C’est  dans  ce monde-là que nagent les personnages de Saharienne Indigo comme la Guinée d’hier et d’aujourd’hui, pour retrouver les espoirs d’antan et bâtir des lendemains meilleurs.

Monénembo n’est plus, depuis longtemps, un simple écrivain africain encore moins guinéen. Il est bien au-delà de l’écrivain francophone. Il est en cours d’entrer dans l’universel, si ce n’est déjà fait.

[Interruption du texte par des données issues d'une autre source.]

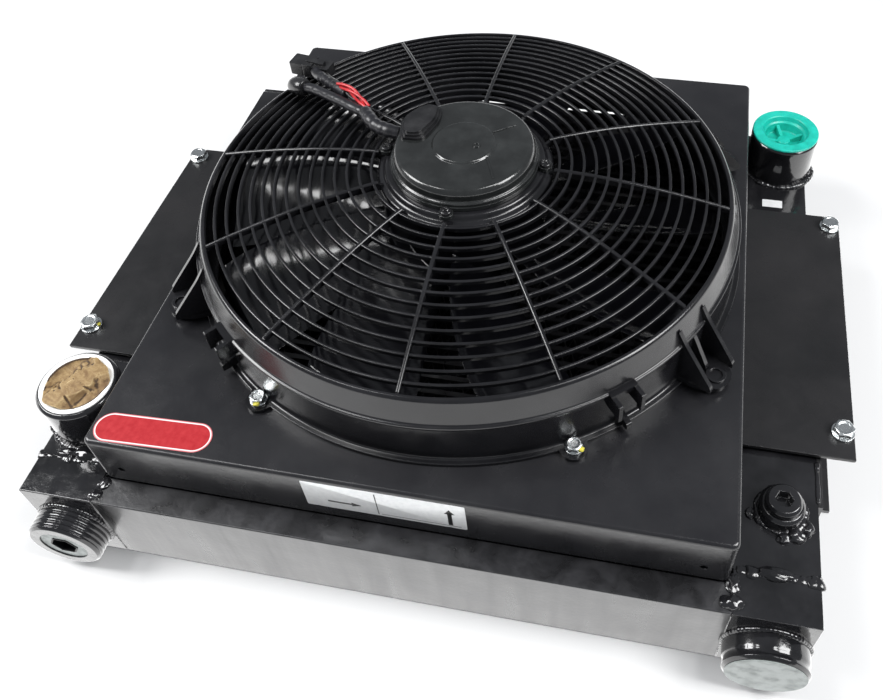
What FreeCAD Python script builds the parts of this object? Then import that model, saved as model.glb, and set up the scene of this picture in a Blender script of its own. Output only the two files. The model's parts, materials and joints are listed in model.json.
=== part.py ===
import FreeCAD, Part

import math
import os
import re

import Sketcher

# Hydraulic oil cooler: a bar-and-plate core between two welded tanks, with an electric suction fan
# on a sheet-metal shroud. Millimetres, +Z up, +X right, +Y back. The origin is on the fan's axis,
# in the plane of the core's underside.

Vector = FreeCAD.Vector

DIMENSIONS = {
    # Core. Oil flows along X in flat passages, and air flows along Z between them.
    "core_half_width": 214,
    "core_front": 246,
    "core_back": 227,
    "core_height": 74,
    "frame_depth": 20,
    "frame_wall": 3,
    "passage_depth": 4,
    "passage_wall": 0.8,
    "passage_bar": 6,
    "passage_count": 31,
    "fin_folds": 50,
    "fin_sheet": 0.4,
    "fin_inset": 1,
    # Tanks. Each is a channel welded to the core, with a thick block in front and a cap behind.
    "tank_outer": 268,
    "tank_back": 214,
    "tank_wall": 4,
    "tank_cap": 5,
    "block_length": 29,
    # Ports. The top ports stand on the tanks and the front ports on the end blocks.
    "front_port_x": 241,
    "front_port_z": 34,
    "front_port_bore": 17,
    "front_port_length": 18,
    "left_front_radius": 26,
    "right_front_radius": 27.5,
    "socket_across": 19,
    "socket_depth": 9,
    "top_port_x": 244,
    "left_port_y": 180,
    "right_port_y": 174,
    "top_port_radius": 28.5,
    "top_port_bore": 24,
    "top_port_length": 39,
    "groove_depth": 1,
    "lip": 2,
    "spigot": 8,
    "liner_wall": 1.8,
    "liner_reach": 26,
    "liner_flange": 27,
    "liner_rise": 1.4,
    "plug_clearance": 0.3,
    "bung_reach": 22,
    "protector_reach": 20,
    "protector_floor": 12,
    "protector_recess": 18,
    "protector_flange": 28.3,
    "vent_x": 243,
    "vent_y": 172,
    "vent_radius": 15,
    "vent_height": 11,
    "vent_bore": 7,
    "vent_socket": 10,
    "vent_socket_depth": 7,
    "vent_head": 12,
    "vent_head_height": 6,
    # Shroud and the two wing plates that carry it.
    "shroud_half_width": 211.5,
    "shroud_half_depth": 227,
    "shroud_top": 122,
    "shroud_sheet": 2,
    "shroud_corner": 5,
    "shroud_bend": 3,
    "shroud_opening": 196,
    "flange_hole": 2.5,
    "flange_hole_x": 194,
    "flange_hole_z": 91,
    "seal_width": 9,
    "wing_outer": 293,
    "wing_front": 129,
    "wing_back": 107,
    "wing_sheet": 3,
    "wing_clip": 10,
    "bracket_sheet": 3,
    "bracket_front": 165,
    "wing_bolt_x": 285,
    "wing_bolt_front": 108,
    "wing_bolt_back": 95,
    "foot_hole_x": 283,
    "foot_hole_reach": 60,
    "foot_hole_radius": 4.5,
    # Fasteners: M8 on the wing plates and M6 on the fan. Each is across its flats and a radius.
    "washer_sheet": 1.6,
    "wing_head": 5.3,
    "wing_across": 13,
    "wing_shank": 4,
    "wing_length": 20,
    "wing_nut": 6.5,
    "wing_washer": 8,
    "wing_washer_bore": 4.2,
    "wing_hole": 4.4,
    "fan_head": 4,
    "fan_across": 10,
    "fan_shank": 3,
    "fan_length": 14,
    "fan_nut": 5,
    "fan_washer": 6,
    "fan_washer_bore": 3.2,
    "fan_hole": 3.3,
    # Fan housing and its domed grille.
    "housing_radius": 201,
    "housing_bore": 198,
    "housing_edge_z": 158,
    "foot_radius": 206,
    "foot_sheet": 3,
    "rim_radius": 192,
    "rim_z": 177,
    "ring_first": 68,
    "ring_count": 14,
    "ring_width": 2.2,
    "ring_depth": 4,
    "crown_z": 197,
    "spoke_count": 12,
    "spoke_width": 3,
    "spoke_depth": 6,
    "spoke_rise": 0.4,
    "hub_ring": 64,
    "hub_bore": 51,
    "hub_top": 198,
    "lug_radius": 218,
    "lug_tip": 230,
    "lug_half_width": 17,
    "lug_sheet": 4,
    "lug_base": 126,
    "lug_hole": 4.3,
    "ear_radius": 9,
    "clip_half_width": 8,
    "clip_width": 3,
    "clip_reach": 11,
    "clip_drop": 18,
    "gusset_offset": 12.5,
    "gusset_width": 3,
    "gusset_top": 168,
    "fan_bolt_x": 106,
    "fan_bolt_y": 178,
    # Fan motor.
    "motor_radius": 49,
    "motor_bottom": 148,
    "motor_wall": 1.5,
    "motor_flange": 54,
    "motor_flange_sheet": 3,
    "motor_screw_radius": 58.5,
    "motor_ear": 5,
    "motor_shank": 2.2,
    "motor_head": 4.2,
    "motor_head_height": 3,
    "cover_radius": 51,
    "cover_top": 213,
    "shaft_radius": 4,
    "bearing_radius": 11,
    "bearing_clearance": 0.03,
    "bearing_height": 6,
    "bearing_seat": 8,
    "cover_disc": 22,
    "cover_disc_rise": 1.6,
    "rib_start": 23,
    "rib_end": 42,
    "rib_width": 1.4,
    "rib_rise": 0.7,
    "magnet_level": 12,
    "magnet_height": 22,
    "magnet_gap": 18,
    "armature_radius": 34,
    "armature_level": 14,
    "armature_top": 32,
    "winding_inner": 10,
    "winding_low": 9,
    "winding_high": 36,
    "commutator_radius": 12,
    "commutator_low": 36.5,
    "commutator_high": 43,
    "card_bore": 15,
    "card_level": 42.5,
    "card_sheet": 2,
    "brush_reach": 27,
    "brush_width": 6,
    "brush_height": 5,
    "lead_length": 26,
    "lead_width": 34,
    "lead_height": 4.5,
    "lead_corner": 10,
    "socket_length": 36,
    "socket_width": 14,
    "socket_height": 12,
    "socket_rise": 8,
    "pin_length": 20,
    "pin_width": 15,
    "pin_height": 11,
    "pin_rise": 9,
    # Impeller.
    "blade_count": 10,
    "impeller_hub": 60,
    "impeller_bore": 52,
    "impeller_floor": 4,
    "impeller_boss": 9,
    "impeller_boss_height": 15,
    "impeller_nut_radius": 8,
    "impeller_nut_height": 4,
    "impeller_bottom": 128,
    "impeller_top": 184,
    "blade_centre_z": 148,
    "blade_sheet": 2.2,
    "blade_camber": 0.09,
    "root_radius": 57,
    "root_chord": 34,
    "root_pitch": 38,
    "root_sweep": 0,
    "waist_radius": 120,
    "waist_chord": 60,
    "waist_pitch": 29,
    "waist_sweep": 2,
    "tip_radius": 182,
    "tip_chord": 72,
    "tip_pitch": 22,
    "tip_sweep": -18,
    # Cable and labels.
    "cable_angle": 154.5,
    "sleeve_radius": 4.5,
    "wire_radius": 1.3,
    "label_sheet": 0.3,
    "badge_length": 81.5,
    "badge_width": 22,
    "badge_sheet": 0.4,
}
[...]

En tout cas, il n’est plus ce genre d’écrivains dont parle Kaoutar Harchi qu’on pourrait « intégrer  (dans  la littérature mondiale) mais dans la distance, célébrer mais dans la différence ».  Abreuvé de culture française dès sa tendre enfance, bercé par sa grand-mère de récits traditionnels,  Monénembo  est, par sa plume, le réparateur de torts : ceux de la colonisation et des indépendances, des hommes et des pouvoirs.

Le Terroriste noir est  la  preuve  irréfutable du désir de justice de l’écrivain car Ady Bâ, le héros du roman est en chacun de nous. Il est en chaque tirailleur sénégalais méconnu par l’histoire coloniale et postcoloniale. Il est tout autant le pourfendeur des dictatures noires.

Les Crapauds-Brousse (déjà mentionnés) peuvent se lire dans le sort funeste de l’intellectuel africain sous Sékou Touré, Idi Amine Dada, Bokassa, Mobutu ou Alpha Condé. On voit bien que Monénembo ne prend pas la plume dans le simple désir de noircir la page mais dans sa volonté irrépressible de construire ou reconstruire un monde souvent émietté. Si ce n’est en perdition. Il est irréfutablement cet éveilleur de consciences qui s’affirme encore plus à travers Saharienne Indigo qui  raconte  le  destin tumultueux mais plein d’espoir des héros du roman. Plus exactement d’antihéros dont le non conformisme tranche d’avec une certaine hypocrisie des cités africaines.

Brisant les tabous, racontant le sort injustement réservé à un tel dans des pages qui vous donnent le tournis et vous emportent en même temps par le nirvana du verbe, Tierno Monénembo se montre inégalable.  Disons,  modestement,  il est au-dessus de bien d’écrivains. Moraliste comme la Fontaine, humaniste comme Sartre, Malraux, Bertolt Brecht dont il a en plus l’exil en partage, voire l’Orléanais Etienne Dolet (1509-1546), Monénembo, c’est ce dénonciateur du statu quo qui a tout de ces grands écrivains.  En  outre,  Le  Che, Hemingway,  Cheick  Hamidou Kane, Faulkner, Flaubert, Amadou Kourouma, William Sassine, Camara Laye, susurrent sans conteste dans le cœur et l’esprit des personnages de Saharienne Indigo qui s’emparent du sommeil du lecteur.

Oui, ils ne laissent pas dormir parce qu’ils interrogent, tiennent en haleine dès la première phrase lue, la première page tournée. Une fois de plus, l’écrivain pose les problèmes. A nous de trouver la solution.

En tout cas, dans Saharienne Indigo, c’est, au-delà des soubresauts et des blessures d’une vie de personnages, la question de la condition humaine qui est posée. C’est le passé, le présent et le futur de tout un pays, de tout un continent, de toute l’humanité, sans exagération aucune, qui sont questionnés par Véronique Bangoura, Raye, Atou et autres personnages du roman.

Avec Saharienne Indigo, ce roman palpitant, ce n’est plus Le Goncourt, c’est bien Le Nobel qui s’annonce pour Tierno Monénembo.

Infailliblement, le dernier texte de la fratrie romanesque de l’écrivain qui en compte douze (12) fera parler de lui plus que ses aînés.